**THE REQUEST**: Up to and including the line with "return half *", reproduce the listing below exactly, beginning at its first line.

++++ SOURCE EXCERPT ++++

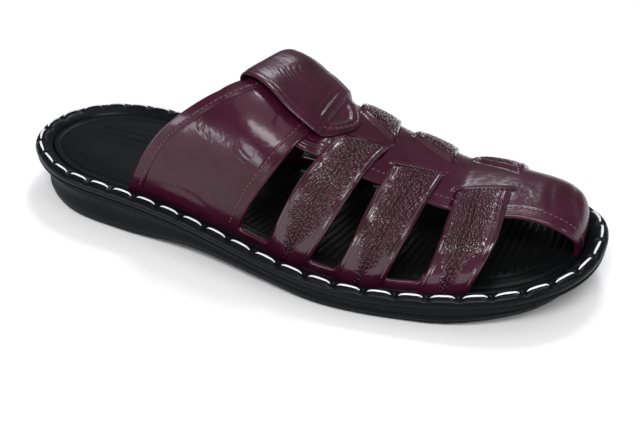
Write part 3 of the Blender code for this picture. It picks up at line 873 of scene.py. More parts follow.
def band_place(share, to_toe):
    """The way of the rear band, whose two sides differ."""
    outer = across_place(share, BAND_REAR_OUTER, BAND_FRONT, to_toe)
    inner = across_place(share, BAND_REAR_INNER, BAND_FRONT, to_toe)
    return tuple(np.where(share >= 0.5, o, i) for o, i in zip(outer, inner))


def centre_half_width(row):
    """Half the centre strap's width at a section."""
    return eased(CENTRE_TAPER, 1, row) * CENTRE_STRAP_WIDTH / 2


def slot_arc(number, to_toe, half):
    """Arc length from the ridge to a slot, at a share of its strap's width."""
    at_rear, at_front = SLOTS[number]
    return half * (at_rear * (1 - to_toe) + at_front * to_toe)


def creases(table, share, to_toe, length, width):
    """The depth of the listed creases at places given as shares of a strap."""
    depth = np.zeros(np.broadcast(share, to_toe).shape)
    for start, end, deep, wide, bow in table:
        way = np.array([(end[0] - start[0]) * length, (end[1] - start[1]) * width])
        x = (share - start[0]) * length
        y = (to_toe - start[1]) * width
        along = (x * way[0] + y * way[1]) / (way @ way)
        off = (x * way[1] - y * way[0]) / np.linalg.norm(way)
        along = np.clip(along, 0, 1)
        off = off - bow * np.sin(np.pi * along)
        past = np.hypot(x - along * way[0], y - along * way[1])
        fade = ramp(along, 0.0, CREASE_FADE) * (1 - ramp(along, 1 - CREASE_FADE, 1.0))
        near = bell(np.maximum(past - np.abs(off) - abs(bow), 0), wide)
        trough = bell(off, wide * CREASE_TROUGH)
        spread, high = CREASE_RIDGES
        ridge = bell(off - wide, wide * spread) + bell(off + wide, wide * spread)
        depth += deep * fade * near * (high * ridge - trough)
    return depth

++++

**SOLUTION**:
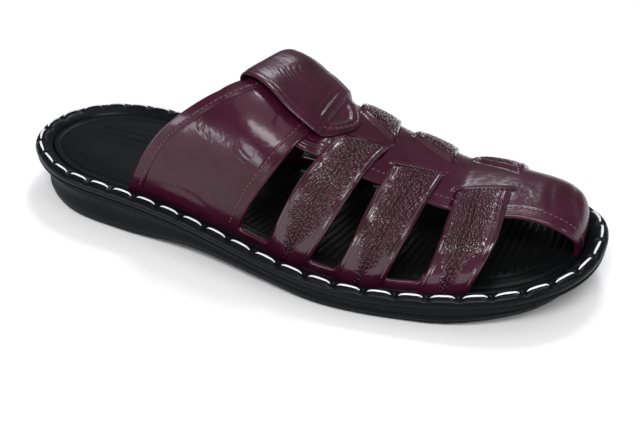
Write part 3 of the Blender code for this picture. It picks up at line 873 of scene.py. More parts follow.
def band_place(share, to_toe):
    """The way of the rear band, whose two sides differ."""
    outer = across_place(share, BAND_REAR_OUTER, BAND_FRONT, to_toe)
    inner = across_place(share, BAND_REAR_INNER, BAND_FRONT, to_toe)
    return tuple(np.where(share >= 0.5, o, i) for o, i in zip(outer, inner))


def centre_half_width(row):
    """Half the centre strap's width at a section."""
    return eased(CENTRE_TAPER, 1, row) * CENTRE_STRAP_WIDTH / 2


def slot_arc(number, to_toe, half):
    """Arc length from the ridge to a slot, at a share of its strap's width."""
    at_rear, at_front = SLOTS[number]
    return half * (at_rear * (1 - to_toe) + at_front * to_toe)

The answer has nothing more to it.